Danver Mars: I have mad respect for those three artists and, in my opinion, they’re the best Khelo-Rap artists we've ever had. Lekkersweet is the pioneer of Khelo-Rap, and he actually coined the genre name itself. The comparison, however, is somewhat hectic, because it’s hard to compare them as they differ considerably in terms of sound, style and lyrical content. Lekkersweet does sort of traditional sound which derives from our Lobedu traditional music. Peazfade does Afro beats type of Hip-hop [Khelo-Afro], whereas Biodizzy’s very commercially viable— he does radio-friendly type of music. For me, Peazfade is the best to ever do it. You can play his project from track one until the last without skipping a joint. He has proven to be a better artist than many artists, even on a national level. His work speaks for itself.
"Khejo" rapper, Mayo released his debut album ''Flavour Ya Khenariki."
I ask Mayo a similar question during our telephone interview and he’s in agreement with the Down for Whatever hitmaker.
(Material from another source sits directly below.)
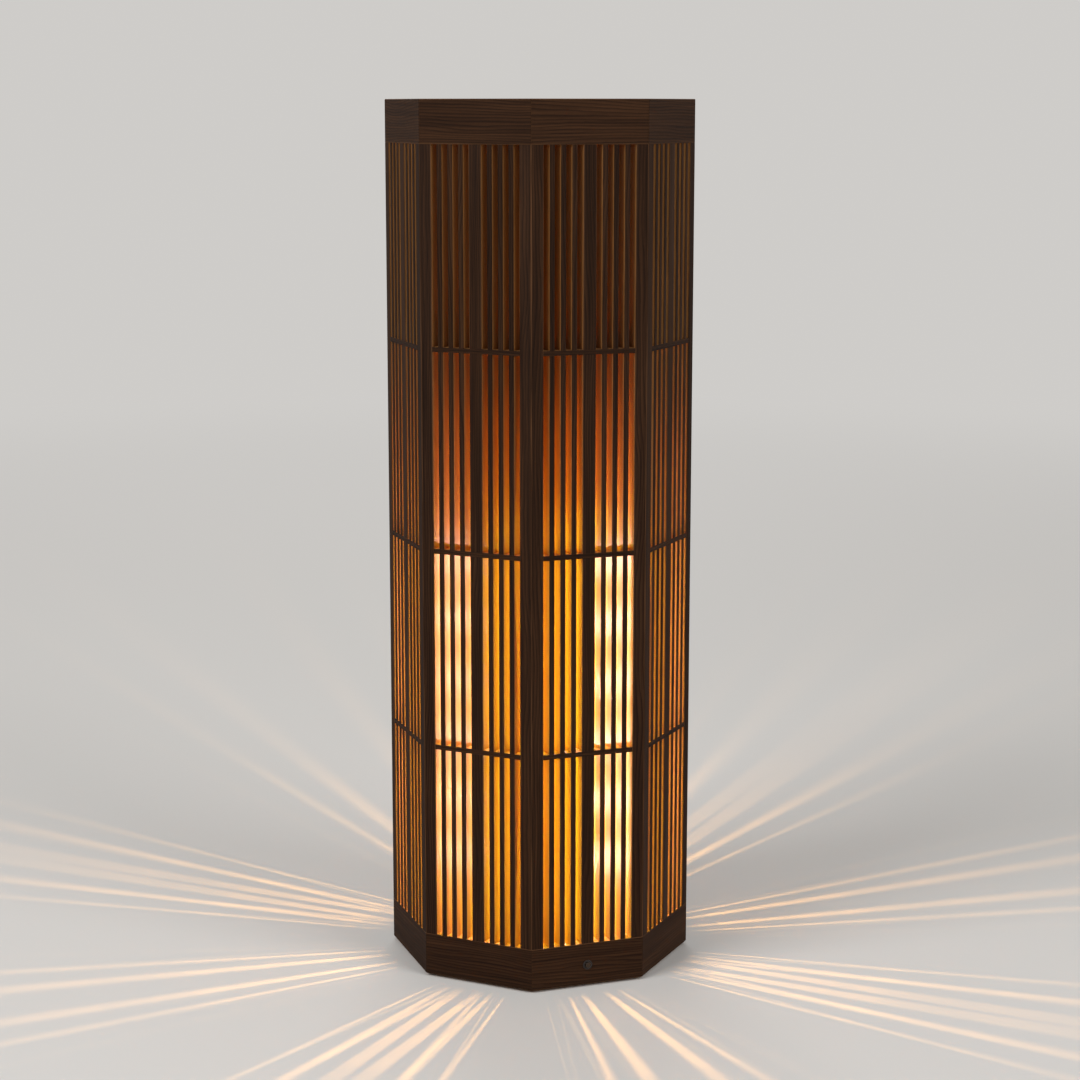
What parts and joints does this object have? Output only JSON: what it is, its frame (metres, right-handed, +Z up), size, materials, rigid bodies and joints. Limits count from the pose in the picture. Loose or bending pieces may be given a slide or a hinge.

When I questioned him who he thinks does the most currently, Mayo sighed heavily before saying, “I love all of them, but Peazfade is an incredible Khelo-rapper. He has culture, style, message, and intelligence. You can listen to his songs a million times: he has everything.
On the contrary, Biodizzy thinks otherwise! The rapper said on Limpopo Podcast that, prior his stardom, Khelo-Rap wasn’t taken seriously. He said with absolute certainty that he’s put the genre on the map, and that he’s the greatest Khelo-rapper right now. The Boyka hitmaker has catapulted into the limelight after his collaborations with mainstream musicians like Mr Brown, Makhadzi, Prince Benza, Double Trouble, and Madamara singer Lil Meri. He’s also featured in Icon LaMaf’s new smash hit, Bev ke Bev—one of the greatest Khelobedu songs of 2021.
“I found the game,’’ he admits. “We want someone who has put the genre on the map, right? I think I have changed this game. I think that after I got into the game, everyone started to notice that there’s Khelo-Rap. Regardless of what they do, I showed them that there’s hope in this game,” Biodizzy said in confidence.